### DATA EXCERPTS

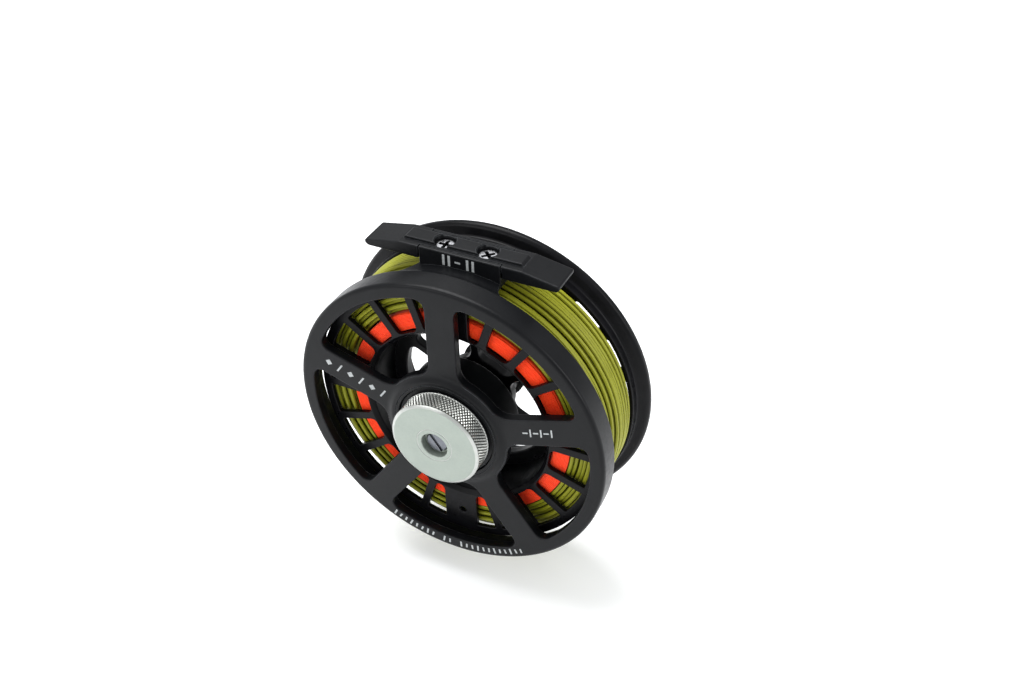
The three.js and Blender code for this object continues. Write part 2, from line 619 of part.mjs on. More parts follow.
add('click_gear', clickGear(), bronze);
add('click_pawl', clickPawl(), steel);
const pawlPin = rod(PAWL_PIN_R, 12.9, 17.0, SMALL);
add('pawl_pin', pawlPin.translate(PAWL_PIVOT[0], 0, PAWL_PIVOT[1]), steel);
add('pawl_spring', pawlSpring(), steel);
const screwProfile = [[0, 14.3], [0.7, 14.3], [0.7, 16.7], [1.5, 16.7], [1.5, 17.5], [0, 17.5]];
const springScrew = turned(screwProfile, SMALL);
add('pawl_spring_screw', springScrew.translate(SPRING_ANCHOR[0], 0, SPRING_ANCHOR[1]), darkSteel);

add('spool', spoolSolid(), anodised);
add('drive_hub', driveHub(), darkSteel);
bearing('front_bearing', BEARING_FRONT, add);
add('bearing_spacer', ring(BEARING.outerRace, BEARING.outer, 24.5, 28.5, SMALL), darkSteel);
bearing('rear_bearing', BEARING_REAR, add);
add('backing_winding', ring(ARBOR_R + GAP, BACKING_R, ...WOUND, FINE), backingOrange);
add('fly_line_winding', flyLine(), lineOlive);

add('hub_cap', hubCap(), anodised);
add('release_latch', releaseLatch(), silver);
add('latch_spring', latchSpring(), steel);

add('handle_knob', handleKnob(), resin);
const atHandle = (geometry) => moved(geometry, HANDLE_RADIUS, HANDLE_ANGLE);
const opposite = (geometry) => moved(geometry, HANDLE_RADIUS, HANDLE_ANGLE + 180);
add('handle_post', atHandle(geometryOf(handlePost())), steel);
add('handle_washer', atHandle(ring(2.9, 5.2, 33.9, 34.7, SMALL)), bronze);
add('counterweight', opposite(ring(STUD_R + GAP, 6.4, 33.9, 36.0, MEDIUM)), steel);
add('counterweight_screw', opposite(geometryOf(counterweightScrew())), steel);

export default reel;
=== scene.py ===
"""Looks of the large-arbor fly reel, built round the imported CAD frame."""

import json
import math
import random

import bmesh
import bpy
from mathutils import Matrix, Vector

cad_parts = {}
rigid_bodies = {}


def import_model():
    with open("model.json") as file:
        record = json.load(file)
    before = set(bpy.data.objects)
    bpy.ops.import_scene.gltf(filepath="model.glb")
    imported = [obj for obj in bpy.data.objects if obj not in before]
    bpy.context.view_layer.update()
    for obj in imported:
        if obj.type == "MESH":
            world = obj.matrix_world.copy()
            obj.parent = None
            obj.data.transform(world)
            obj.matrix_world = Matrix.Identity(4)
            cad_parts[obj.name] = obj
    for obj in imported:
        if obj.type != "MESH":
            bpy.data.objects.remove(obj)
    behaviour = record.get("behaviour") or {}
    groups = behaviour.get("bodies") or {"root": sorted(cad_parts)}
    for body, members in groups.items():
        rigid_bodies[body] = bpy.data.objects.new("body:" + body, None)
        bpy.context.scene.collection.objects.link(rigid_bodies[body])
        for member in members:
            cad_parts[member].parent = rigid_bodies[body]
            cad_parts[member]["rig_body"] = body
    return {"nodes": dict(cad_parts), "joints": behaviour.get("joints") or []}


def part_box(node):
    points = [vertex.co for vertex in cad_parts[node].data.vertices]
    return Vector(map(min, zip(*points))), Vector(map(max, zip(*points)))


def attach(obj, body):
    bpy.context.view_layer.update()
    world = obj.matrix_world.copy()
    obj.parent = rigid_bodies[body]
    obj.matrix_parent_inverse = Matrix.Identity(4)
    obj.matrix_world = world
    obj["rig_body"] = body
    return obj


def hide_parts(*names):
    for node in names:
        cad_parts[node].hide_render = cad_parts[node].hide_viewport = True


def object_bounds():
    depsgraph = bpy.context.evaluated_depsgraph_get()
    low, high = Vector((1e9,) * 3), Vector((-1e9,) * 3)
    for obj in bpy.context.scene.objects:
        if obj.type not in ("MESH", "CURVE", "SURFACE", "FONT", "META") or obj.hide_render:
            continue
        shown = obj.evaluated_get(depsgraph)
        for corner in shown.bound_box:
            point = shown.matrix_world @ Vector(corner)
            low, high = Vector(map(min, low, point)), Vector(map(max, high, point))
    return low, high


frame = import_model()
cad_low, cad_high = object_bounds()

# ---------------------------------------------------------------- where things are
# Shapes are drawn in millimetres round the spool axis: x along the rod, y back from the
# ring's front face, z up to the foot. TO_ROW carries them into the row frame.
MM = 0.001
COLLAR_RISE = 0.9                 # how far the collar round the knob stands proud of the ring
joints = {joint["name"]: joint for joint in frame["joints"]}
AXIS = Vector(joints["spool_spin"]["pos_m"]) / MM
FACE_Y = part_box("frame")[0].y / MM + COLLAR_RISE
TO_ROW = Matrix.Diagonal((MM, MM, MM, 1)) @ Matrix.Translation((AXIS.x, FACE_Y, AXIS.z))

LARGE = 240                       # sides of a round piece, by size
MIDDLE = 144
SMALL = 64
CORNER_STEPS = 16                 # steps round a window's corner
EASE = 0.12                       # usual broken edge of a small piece

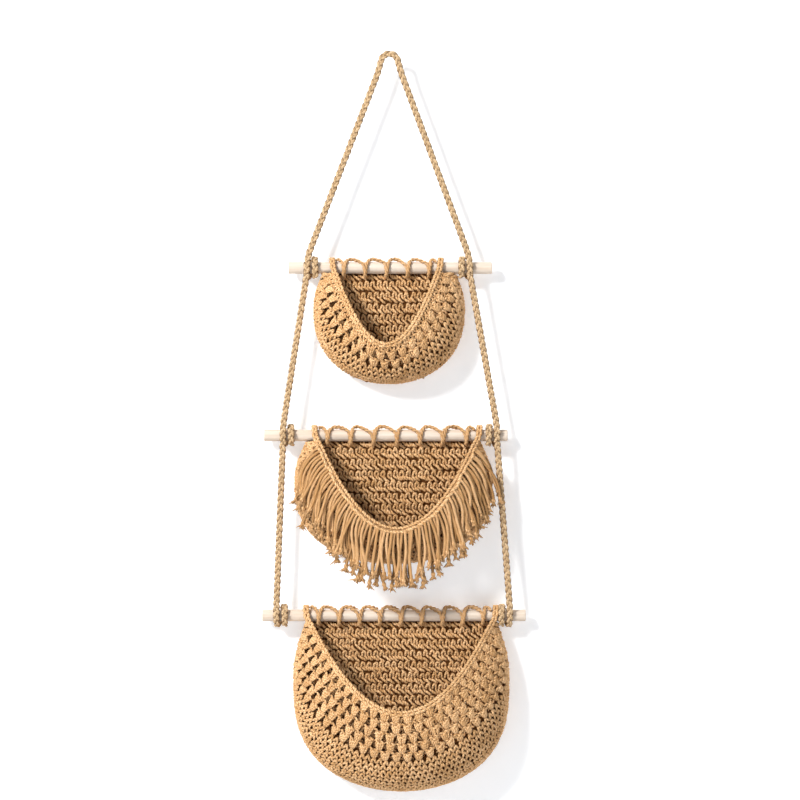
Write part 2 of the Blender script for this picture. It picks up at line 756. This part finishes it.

######

SET TASK = Quote the lines that begin at the line containing "point = shown.matrix_world" and end at the line containing "TO_ROW = Matrix.Diagonal((MM, MM, MM, 1))", keeping both of those lines.

ANSWER TO THIS TASK =
            point = shown.matrix_world @ Vector(corner)
            low, high = Vector(map(min, low, point)), Vector(map(max, high, point))
    return low, high


frame = import_model()
cad_low, cad_high = object_bounds()

# ---------------------------------------------------------------- where things are
# Shapes are drawn in millimetres round the spool axis: x along the rod, y back from the
# ring's front face, z up to the foot. TO_ROW carries them into the row frame.
MM = 0.001
COLLAR_RISE = 0.9                 # how far the collar round the knob stands proud of the ring
joints = {joint["name"]: joint for joint in frame["joints"]}
AXIS = Vector(joints["spool_spin"]["pos_m"]) / MM
FACE_Y = part_box("frame")[0].y / MM + COLLAR_RISE
TO_ROW = Matrix.Diagonal((MM, MM, MM, 1)) @ Matrix.Translation((AXIS.x, FACE_Y, AXIS.z))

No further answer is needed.